Hannah is very wise.
Morph frustration into gratitude.
Oh so hard to do at times, especially when you just want to scream! but practice makes something pretty close to perfect. Thanks for this. Have a happy day.
I had one of those morphing things happen last night. I had been bitching to Mike (there's no other word for it) about a man who has started going to our church. I told him that if J had been attending that church when I first visited I wouldn't have ever come back. Mike was wondering why he had so much negative power over me - & then he said, well he's psychotic for one thing. And then it was as if I could hear God telling me that J had come to our church to be kept in a safe place while he heals. Took the wind right out of my sails! Frustration to gratitude just like that.
Then I dreamed that Mike told me to write a poem about marijauna. Who knows what that's about!
Whatever works I say- spring cleaning before the sun comes out and glares through at untidy-ness and mounds of dust bunnies- If it happens at Easter or Passover or whenever- seems the thing to do.
Good Passover and Happy Easter and Lovely Spring and all other good things to you as you hop into that flower laden car and continue on your journey!
What a TRIP (in every sense of the word).
WOW this photo is unbelievably great!
And your reflections are equally clear and beautiful--hope to use some of them tonight at the Seder.
Love you so
Lovely Passover and Easter thoughts.
It is a time of renewal isn't it. Of setting aside old stuff and being open to the new. Spring is like that. Makes me smile every time.
ooh, the classic Reya reflection pic...seriously, i've driven home with foliage like that pushing out from the inside! Ever try to drive with a leaf tickling your ear?
Tom, it sounds fun, especially for you!
Thanks for all the good wishes. xx
reya thanks. thankyou for the gorgeous lush images of pink and red and blue and the whole reflecting inside itself. thankyou for layering this with the silent night dialogue between your mother's presence and yourself. there's one great moment and so much wraps itself around and inside us. steven
Yep. This has been an incredible week. I guess that's last week, eh?
two fabulous photographs surrounding thought provoking text - does one wish another a Happy Passover? If so, Happy Passover!
Thanks, Pauline!
Questioning, this you do so well, Reya, that this must be a favorite season of yours. What a good thing to do. Your vehicular dreams, as if you need to get from here to there rather urgently, are so interesting when you think of it all as a quest. I like that you can embrace it without completely understanding it, and that you can stop yourself from being frustrated.

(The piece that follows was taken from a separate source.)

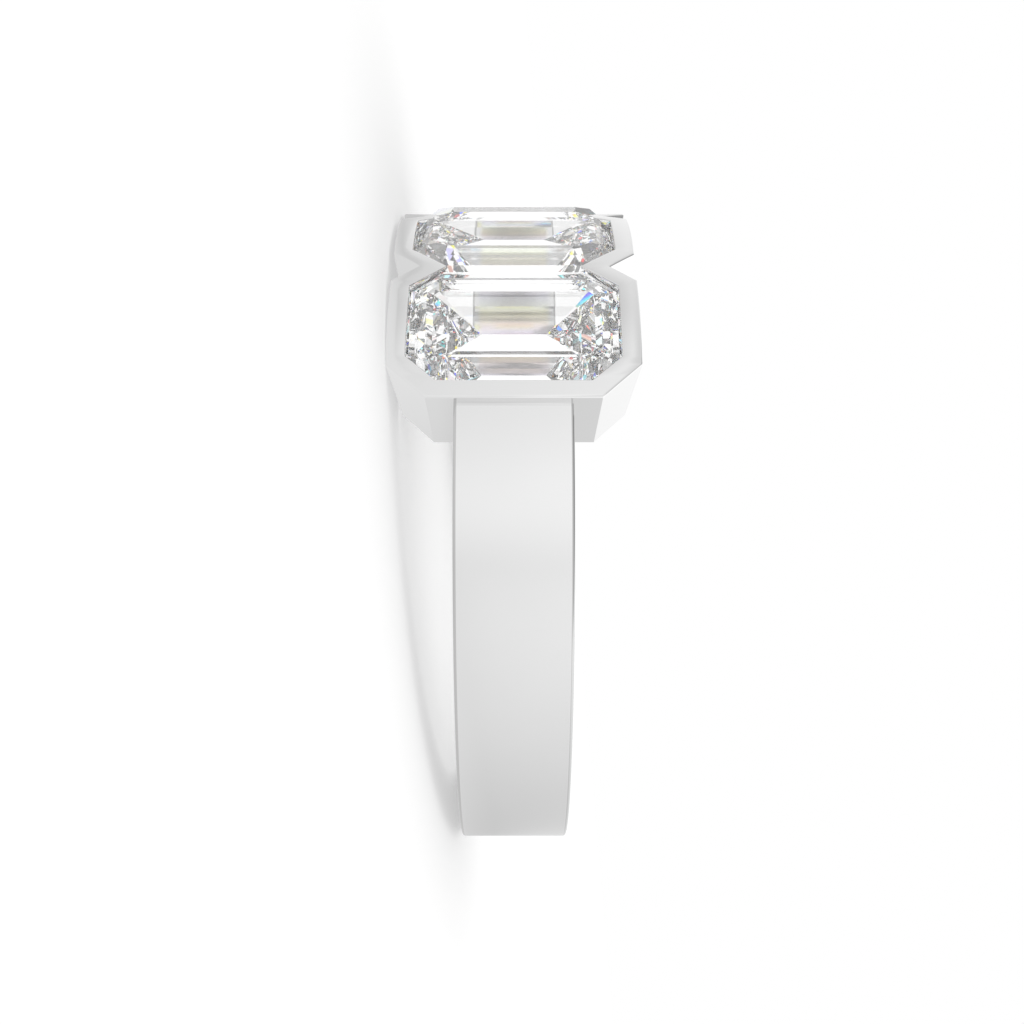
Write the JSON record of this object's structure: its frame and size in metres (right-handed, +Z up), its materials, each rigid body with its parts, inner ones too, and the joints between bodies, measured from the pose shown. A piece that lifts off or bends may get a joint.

Love the many versions of "chariot" in your sidebar! Tarot cards are so cool-looking.
Thanks Kerry. I didn't stop myself from being frustrated. What happened is that it transformed itself! I have no control over these things.
Also I understand almost nothing - seriously. I would never embrace anything if I waited to understand.
the last photo,,,"Purple Hayze",,hey who is that on your new banner? :) Got a new computer and had lost your addy for awhile but now i have found ya agin,,,
Glenn glad you're back! I watched Woodstock a few weeks ago - nicked that image of Jimi kissing the sky from the film.